Era solo una acera. Una acera que se prolongaba por dos calles, pero una acera que encerraba un pequeño universo de comercios y pequeños vendedores ambulantes. Era la acera del edificio de las Mariposas, que extendía su brazo comercial desde la Plaza de San Sebastián, donde empezaba la fiesta con el olor de la plancha del bar Los Claveles.
Hubo un tiempo en que la Puerta de Purchena olía a jibia de forma permanente, con un perfume tan intenso, tan penetrante, que aunque uno acabara de comer volvía a recuperar el apetito cuando respiraba aquel aroma inconfundible. El bar Los Claveles le daba a ese primer tramo de acera un aire arrabalero donde reinaban los olores del pescado y los humos de la plancha, donde el sonido de las voces de los clientes formaban un rumor constante que se prolongaba hasta bien entrada la noche.
En esa misma acera, bajando hacia la Puerta de Purchena, aparecía la tienda de ropa y la sastrería de los Hermanos Molina. La tienda estaba dividida en varios compartimentos: en la planta principal tenía dos mostradores, las estanterías repletas de género que decoraban la pared y las barras donde colgaban los abrigos y los vestidos de señora. Debajo se encontraba el semisótano que era la camisería y el lugar donde se despachaban las piezas de tela. El local tenía también un altillo, subiendo unas escaleras, destinado a la ropa de caballero , donde aparecía una enorme mesa de sastre con dos empleados que realizaban tareas de corte y confección. El negocio de los hermanos Molina mantenía entonces el aroma de los viejos establecimientos de tejidos. Todo, allí dentro, parecía impregnado de esa atmósfera de otro tiempo que colgaba de las estanterías de madera, que asomaba sobre los antiguos mostradores y sobre la mesa de los sastres.
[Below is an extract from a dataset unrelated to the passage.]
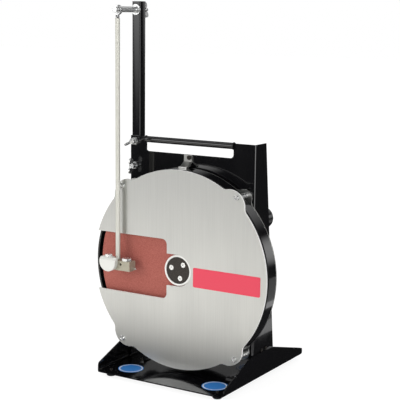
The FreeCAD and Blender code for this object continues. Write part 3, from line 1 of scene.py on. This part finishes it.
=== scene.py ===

La acera de ‘Las Mariposas’ se llenaba de solemnidad y de años al llegar a la esquina de la Puerta de Purchena, donde reinaba el negocio de calzados El Misterio, del empresario don Jacinto Asensio. Era uno de los comercios principales en su ramo, un lugar que parecía que siempre estaba abierto, ya que se trabajaba de lunes a sábado y algunos domingos los empleados tenían que echar horas arreglando los escaparates, que eran la parte más importante del establecimiento. Cada año, cuando llegaba el día de San Antonio, que era el patrón de la tienda en honor de la madre del jefe, doña Antonia Muñoz, ésta solía preparar una paella majestuosa en la casa donde vivía, en la Plaza de la Catedral. Cuando cerraban la tienda para el almuerzo, uno de los dependientes se acercaba a la vivienda y allí era recibido por la madre de su jefe y por la esposa de éste, la señora María Eugenia Pérez Molina, que le entregaba la paella para que entre todos los trabajadores la disfrutaran en la trastienda.
Frente a los escaparates de ‘El Misterio’ estaba el popular cañillo con su chorro de agua y bajando la acera en dirección a la calle de Obispo Orberá aparecía la tienda de curtidos de Paco Ruiz y a continuación, cerrando el edificio de Las Mariposas, la marisquería del restaurante Imperial, un negocio que fue un referente en la ciudad durante varias décadas.
Todos los años, por Navidad, el restaurante Imperial era un espectáculo por sus suculentos mostradores donde se exhibían las mejores piezas del mercado. La gente se asomaba a las puertas de cristal para ver aquel ejército de alimentos. Cuando a comienzos de los años setenta se inauguró el nuevo comedor, quedó también abierto a disposición del público un lujoso escaparate que daba a la Puerta de Purchena donde se amontonaba la gente para contemplar los manjares: pavos, cochinillos, cintas de lomo, calamares rellenos, marisco, perdices, huevo hilado.
La histórica acera contaba también con otros mercaderes, los vendedores ambulantes que rondaban entre la Plaza de San Sebastián y la puerta del Teatro Apolo. Unos iban a pie con su cargamento de relojes y de tabaco de contrabando, escondido bajo las chaquetas, y otros ejercían el oficio en aquellos carritos pobres y destartalados con los que realizaban un comercio de subsistencia.